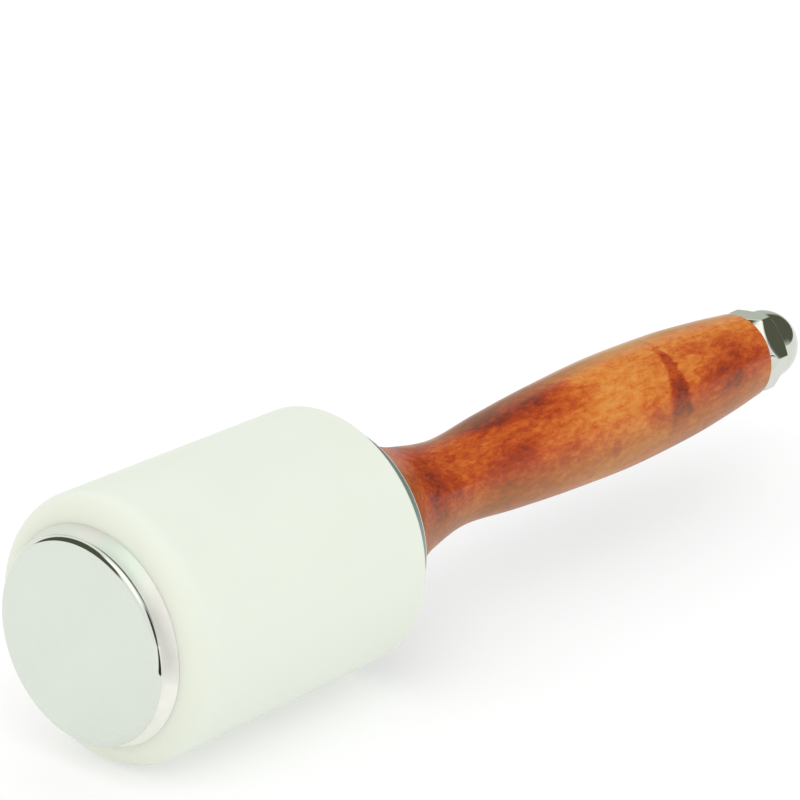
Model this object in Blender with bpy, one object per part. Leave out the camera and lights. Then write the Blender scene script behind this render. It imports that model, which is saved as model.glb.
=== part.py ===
"""Nylon-headed striking mallet, built as its six separate pieces on one axis.

Units are metres.  +X runs along the mallet from the front cap's flat face (x = 0)
to the domed nut at the end of the handle, and +Z is up.  Every piece is turned
about the X axis, and the nut is cut from hexagonal bar.
"""
import math

import bmesh
import bpy
from mathutils import Matrix, Vector

MM = 0.001

# Driving dimensions.
HEAD_RADIUS = 28.5 * MM           # nylon head, next to the front cap
HEAD_REAR_RADIUS = 27.3 * MM      # the head tapers slightly towards the handle
ROD_RADIUS = 5.0 * MM             # M10 tie rod
GAP = 0.3 * MM                    # air left between touching pieces
BORE_CLEARANCE = 0.4 * MM         # the rod passes loosely through the stacked pieces
CHAMFER_SLOPE = math.tan(math.radians(30))
TAP_RADIUS = ROD_RADIUS + GAP
TAP_CONE = TAP_RADIUS * CHAMFER_SLOPE

# Stations along X where the stacked pieces meet.
CAP_THICKNESS = 4.6 * MM
HEAD_START = CAP_THICKNESS + GAP
HEAD_END = 72.1 * MM
WASHER_START = HEAD_END + GAP
WASHER_END = WASHER_START + 4.6 * MM
HANDLE_START = WASHER_END + GAP
HANDLE_END = 200.4 * MM
NUT_START = HANDLE_END + GAP

# Front cap: a satin disc with a polished rim, a flared wall and a tapped boss.
CAP_FACE_RADIUS = 20.6 * MM
CAP_RIM_FILLET = 1.3 * MM
CAP_BASE_RADIUS = 23.2 * MM
CAP_FLARE_RADIUS = 22.45 * MM     # where the wall starts to flare out to its base
CAP_FLARE_START = 3.1 * MM
BOSS_RADIUS = 12.0 * MM
BOSS_END = CAP_THICKNESS + 8.0 * MM
CAP_TAP_BOTTOM = 2.0 * MM

# Nylon head.
HEAD_FRONT_ROUND = 5.5 * MM
HEAD_REAR_ROUND = 1.6 * MM
COUNTERBORE_RADIUS = BOSS_RADIUS + GAP
COUNTERBORE_END = BOSS_END + GAP

# Steel washer between the head and the handle.
WASHER_RADIUS = 22.5 * MM
WASHER_FILLET = 1.0 * MM

# Turned handle: flange, neck, belly and tapered end.
FLANGE_RADIUS = 21.5 * MM
FLANGE_LAND = 0.5 * MM
FLANGE_CHAMFER = 0.3 * MM
NECK_RADIUS = 9.45 * MM
BELLY_RADIUS = 12.4 * MM
HANDLE_END_RADIUS = 9.4 * MM
HANDLE_END_ROUND = 1.5 * MM

# Domed cap nut.
NUT_ACROSS_FLATS = 16.0 * MM
NUT_CHAMFER_RADIUS = 7.7 * MM
NUT_CORNER_END = 4.7 * MM
NUT_DOME_RADIUS = 7.6 * MM
NUT_DOME_CENTRE = 7.0 * MM
NUT_TURN = math.radians(-5)       # where tightening has left the flats, off level
NUT_TAP_DEPTH = 12.0 * MM

# Tie rod.
ROD_START = CAP_TAP_BOTTOM + TAP_CONE + GAP
ROD_END = NUT_START + NUT_TAP_DEPTH - TAP_CONE - GAP
ROD_CHAMFER = 0.8 * MM

SEGMENTS = 64                     # sides of every round piece


def clear_scene():
    for item in list(bpy.data.objects):
        bpy.data.objects.remove(item, do_unlink=True)


def make_material(name, colour, roughness, metallic):
    material = bpy.data.materials.new(name)
    material.use_nodes = True
    shader = material.node_tree.nodes["Principled BSDF"]
    shader.inputs["Base Color"].default_value = (*colour, 1.0)
    shader.inputs["Roughness"].default_value = roughness
    shader.inputs["Metallic"].default_value = metallic
    return material


def arc(centre_x, centre_r, radius, start_deg, end_deg, steps):
    """Points (x, r) on an arc; 0 degrees points along +X and 90 away from the axis."""
    points = []
    for i in range(steps + 1):
        angle = math.radians(start_deg + (end_deg - start_deg) * i / steps)
        points.append((centre_x + radius * math.cos(angle),
                       centre_r + radius * math.sin(angle)))
    return points


def smooth_curve(knots, steps):
    """Points on a monotone cubic curve through (x, r) knots, each span cut into steps."""
    slopes = [(b[1] - a[1]) / (b[0] - a[0]) for a, b in zip(knots, knots[1:])]
    tangents = [slopes[0]]
    for left, right in zip(slopes, slopes[1:]):
        same_way = left * right > 0
        tangents.append(2 * left * right / (left + right) if same_way else 0.0)
    tangents.append(slopes[-1])
    points = [knots[0]]
    for k, (a, b) in enumerate(zip(knots, knots[1:])):
        width = b[0] - a[0]
        for i in range(1, steps + 1):
            t = i / steps
            radius = ((1 + 2 * t) * (1 - t) ** 2 * a[1] + t * (1 - t) ** 2 * width * tangents[k]
                      + t * t * (3 - 2 * t) * b[1] + t * t * (t - 1) * width * tangents[k + 1])
            points.append((a[0] + width * t, radius))
    return points


def turned_mesh(name, profile, closed):
    """Spin an (x, r) outline about X.  An open outline starts and ends on the axis.

    The spin starts half a facet off the vertical, so the lying mallet rests on flat facets.
    """
    bm = bmesh.new()
    half_facet = math.pi / SEGMENTS
    verts = [bm.verts.new((x, r * math.sin(half_facet), r * math.cos(half_facet)))
             for x, r in profile]
    edges = [bm.edges.new(pair) for pair in zip(verts, verts[1:])]
    if closed:
        edges.append(bm.edges.new((verts[-1], verts[0])))
    bmesh.ops.spin(bm, geom=verts + edges, cent=(0, 0, 0), axis=(1, 0, 0),
                   angle=2 * math.pi, steps=SEGMENTS, use_merge=True)
    bmesh.ops.remove_doubles(bm, verts=bm.verts, dist=1e-6)
    bmesh.ops.recalc_face_normals(bm, faces=bm.faces)
    mesh = bpy.data.meshes.new(name)
    bm.to_mesh(mesh)
    bm.free()
    return mesh


def add_object(name, mesh, material, start_x=0.0):
    """Link a mesh whose own x = 0 lies at start_x on the mallet's axis."""
    obj = bpy.data.objects.new(name, mesh)
    obj.location.x = start_x
    mesh.materials.append(material)
    mesh.shade_smooth()
    mesh.set_sharp_from_angle(angle=math.radians(35))
    bpy.context.collection.objects.link(obj)
    return obj


def add_turned(name, profile, material, closed=True):
    """Add a turned piece with its origin at its own front end."""
    start_x = min(x for x, _ in profile)
    local = [(x - start_x, r) for x, r in profile]
    return add_object(name, turned_mesh(name, local, closed), material, start_x)


def tapped_hole(mouth_x, bottom_x):
    """Outline of a blind tapped hole with a drilled cone, from its mouth to the axis."""
    cone = math.copysign(TAP_CONE, bottom_x - mouth_x)
    return [(mouth_x, TAP_RADIUS), (bottom_x - cone, TAP_RADIUS), (bottom_x, 0.0)]


def build_front_cap(material):
    rim = arc(CAP_RIM_FILLET, CAP_FACE_RADIUS, CAP_RIM_FILLET, 180, 100, 5)
    profile = [(0.0, 0.0)] + rim
    profile.append((CAP_FLARE_START, CAP_FLARE_RADIUS))
    profile.append((CAP_THICKNESS, CAP_BASE_RADIUS))
    profile += [(CAP_THICKNESS, BOSS_RADIUS), (BOSS_END, BOSS_RADIUS)]
    profile += tapped_hole(BOSS_END, CAP_TAP_BOTTOM)
    return add_turned("front_cap", profile, material, closed=False)


def build_nylon_head(material):
    bore = ROD_RADIUS + BORE_CLEARANCE
    front = arc(HEAD_START + HEAD_FRONT_ROUND, HEAD_RADIUS - HEAD_FRONT_ROUND,
                HEAD_FRONT_ROUND, 180, 90, 8)
    rear = arc(HEAD_END - HEAD_REAR_ROUND, HEAD_REAR_RADIUS - HEAD_REAR_ROUND,
               HEAD_REAR_ROUND, 90, 0, 6)
    inside = [(HEAD_END, bore), (COUNTERBORE_END, bore),
              (COUNTERBORE_END, COUNTERBORE_RADIUS), (HEAD_START, COUNTERBORE_RADIUS)]
    return add_turned("nylon_head", front + rear + inside, material)


def build_rear_washer(material):
    bore = ROD_RADIUS + BORE_CLEARANCE
    rim = WASHER_RADIUS - WASHER_FILLET
    front = arc(WASHER_START + WASHER_FILLET, rim, WASHER_FILLET, 180, 90, 4)
    rear = arc(WASHER_END - WASHER_FILLET, rim, WASHER_FILLET, 90, 0, 4)
    profile = [(WASHER_START, bore)] + front + rear + [(WASHER_END, bore)]
    return add_turned("rear_washer", profile, material)


def handle_outline():
    """The flange's cove, the neck, the long belly and the taper to the nut."""
    length = HANDLE_END - HANDLE_START
    knots = [
        (HANDLE_START + FLANGE_LAND, FLANGE_RADIUS),
        (HANDLE_START + length * 0.012, FLANGE_RADIUS * 0.94),
        (HANDLE_START + length * 0.063, FLANGE_RADIUS * 0.72),
        (HANDLE_START + length * 0.138, FLANGE_RADIUS * 0.54),
        (HANDLE_START + length * 0.249, NECK_RADIUS),
        (HANDLE_START + length * 0.365, BELLY_RADIUS * 0.86),
        (HANDLE_START + length * 0.496, BELLY_RADIUS * 0.948),
        (HANDLE_START + length * 0.652, BELLY_RADIUS),
        (HANDLE_START + length * 0.799, BELLY_RADIUS * 0.955),
        (HANDLE_START + length * 0.919, BELLY_RADIUS * 0.848),
        (HANDLE_END - HANDLE_END_ROUND, HANDLE_END_RADIUS),
    ]
    return smooth_curve(knots, 3)


def build_handle(material):
    bore = ROD_RADIUS + BORE_CLEARANCE
    end_corner = arc(HANDLE_END - HANDLE_END_ROUND, HANDLE_END_RADIUS - HANDLE_END_ROUND,
                     HANDLE_END_ROUND, 90, 0, 4)
    profile = [(HANDLE_START, bore), (HANDLE_START, FLANGE_RADIUS - FLANGE_CHAMFER),
               (HANDLE_START + FLANGE_CHAMFER, FLANGE_RADIUS)]
    profile += handle_outline()
    profile += end_corner[1:]
    profile.append((HANDLE_END, bore))
    return add_turned("handle", profile, material)


def build_tie_rod(material):
    tip = ROD_RADIUS - ROD_CHAMFER
    profile = [(ROD_START, 0.0), (ROD_START, tip), (ROD_START + ROD_CHAMFER, ROD_RADIUS),
               (ROD_END - ROD_CHAMFER, ROD_RADIUS), (ROD_END, tip), (ROD_END, 0.0)]
    return add_turned("tie_rod", profile, material, closed=False)


def hexagon_bar(name, across_flats, start_x, end_x):
    """A hexagonal bar along X, with its flats NUT_TURN away from level."""
    bm = bmesh.new()
    bmesh.ops.create_cone(bm, cap_ends=True, segments=6, depth=end_x - start_x,
                          radius1=across_flats / math.sqrt(3), radius2=across_flats / math.sqrt(3))
    bmesh.ops.rotate(bm, verts=bm.verts, matrix=Matrix.Rotation(math.radians(90), 3, "Y"))
    bmesh.ops.rotate(bm, verts=bm.verts, matrix=Matrix.Rotation(NUT_TURN, 3, "X"))
    bmesh.ops.translate(bm, verts=bm.verts, vec=Vector(((start_x + end_x) / 2, 0, 0)))
    mesh = bpy.data.meshes.new(name)
    bm.to_mesh(mesh)
    bm.free()
    return mesh


def add_cutter(target, name, mesh, operation):
    """Shape the target with a hidden solid that shares its origin."""
    cutter = bpy.data.objects.new(name, mesh)
    cutter.parent = target
    cutter.hide_render = True
    cutter.display_type = "WIRE"
    bpy.context.collection.objects.link(cutter)
    modifier = target.modifiers.new(name, "BOOLEAN")
    modifier.operation = operation
    modifier.object = cutter


def build_cap_nut(material):
    """Hexagonal bar turned to a 45 degree base chamfer and a dome, then tapped from the base."""
    corner = NUT_ACROSS_FLATS / math.sqrt(3)
    beyond = corner + 0.5 * MM
    rise = beyond - NUT_CHAMFER_RADIUS
    shoulder_end = NUT_CORNER_END - (beyond - corner) * CHAMFER_SLOPE
    shoulder_top = shoulder_end + (beyond - NUT_DOME_RADIUS) * CHAMFER_SLOPE
    blank = [(0.0, 0.0), (0.0, NUT_CHAMFER_RADIUS), (rise, beyond), (shoulder_end, beyond),
             (shoulder_top, NUT_DOME_RADIUS)]
    blank += arc(NUT_DOME_CENTRE, 0.0, NUT_DOME_RADIUS, 90, 0, 12)
    blank[-1] = (NUT_DOME_CENTRE + NUT_DOME_RADIUS, 0.0)
    tap = [(-1.0 * MM, 0.0)] + tapped_hole(-1.0 * MM, NUT_TAP_DEPTH)
    dome_top = NUT_DOME_CENTRE + NUT_DOME_RADIUS
    bar = hexagon_bar("cap_nut", NUT_ACROSS_FLATS, -1.0 * MM, dome_top + 1.0 * MM)
    nut = add_object("cap_nut", bar, material, NUT_START)
    add_cutter(nut, "nut_blank", turned_mesh("nut_blank", blank, False), "INTERSECT")
    add_cutter(nut, "nut_tap", turned_mesh("nut_tap", tap, False), "DIFFERENCE")
    return nut


def build_mallet():
    satin_steel = make_material("satin_chromed_steel", (0.62, 0.64, 0.63), 0.30, 1.0)
    chrome = make_material("polished_chrome", (0.70, 0.71, 0.70), 0.12, 1.0)
    washer_steel = make_material("washer_chrome", (0.55, 0.58, 0.56), 0.20, 1.0)
    plain_steel = make_material("plain_steel", (0.45, 0.45, 0.46), 0.35, 1.0)
    nylon = make_material("white_nylon", (0.86, 0.90, 0.82), 0.38, 0.0)
    wood = make_material("lacquered_wood", (0.48, 0.16, 0.05), 0.25, 0.0)
    build_front_cap(satin_steel)
    build_tie_rod(plain_steel)
    build_nylon_head(nylon)
    build_rear_washer(washer_steel)
    build_handle(wood)
    build_cap_nut(chrome)


clear_scene()
build_mallet()
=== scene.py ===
"""Nylon-headed mallet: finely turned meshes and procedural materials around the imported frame.

The mallet's axis is the world X axis, from the front cap's face at x = 0 to the domed nut.
Every piece is centred on that axis, so a piece is described by an outline of (x, r) points.
"""
import math

import bpy
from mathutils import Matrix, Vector


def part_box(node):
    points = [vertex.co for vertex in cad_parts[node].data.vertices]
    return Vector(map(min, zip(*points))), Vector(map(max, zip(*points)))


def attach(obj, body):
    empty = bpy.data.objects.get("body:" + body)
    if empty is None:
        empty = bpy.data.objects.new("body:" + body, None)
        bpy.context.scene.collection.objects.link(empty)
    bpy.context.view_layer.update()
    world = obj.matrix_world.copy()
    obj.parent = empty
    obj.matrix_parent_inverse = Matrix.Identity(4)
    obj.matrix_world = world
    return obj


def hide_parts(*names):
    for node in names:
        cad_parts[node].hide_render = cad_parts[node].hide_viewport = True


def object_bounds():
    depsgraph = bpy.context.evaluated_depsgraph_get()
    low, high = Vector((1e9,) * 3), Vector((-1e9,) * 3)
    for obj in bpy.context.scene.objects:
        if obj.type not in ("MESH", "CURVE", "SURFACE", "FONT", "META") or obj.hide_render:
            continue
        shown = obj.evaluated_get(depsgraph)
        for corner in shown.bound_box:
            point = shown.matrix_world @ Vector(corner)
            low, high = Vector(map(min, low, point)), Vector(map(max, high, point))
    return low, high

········

*Work to do*. Give again the lines from the one with "build_front_cap(satin_steel)" to the one with "bpy.context.scene.collection.objects.link(empty)", both lines included, exactly and with no other line.

*Solution for this task*.
    build_front_cap(satin_steel)
    build_tie_rod(plain_steel)
    build_nylon_head(nylon)
    build_rear_washer(washer_steel)
    build_handle(wood)
    build_cap_nut(chrome)


clear_scene()
build_mallet()
=== scene.py ===
"""Nylon-headed mallet: finely turned meshes and procedural materials around the imported frame.

The mallet's axis is the world X axis, from the front cap's face at x = 0 to the domed nut.
Every piece is centred on that axis, so a piece is described by an outline of (x, r) points.
"""
import math

import bpy
from mathutils import Matrix, Vector


def part_box(node):
    points = [vertex.co for vertex in cad_parts[node].data.vertices]
    return Vector(map(min, zip(*points))), Vector(map(max, zip(*points)))


def attach(obj, body):
    empty = bpy.data.objects.get("body:" + body)
    if empty is None:
        empty = bpy.data.objects.new("body:" + body, None)
        bpy.context.scene.collection.objects.link(empty)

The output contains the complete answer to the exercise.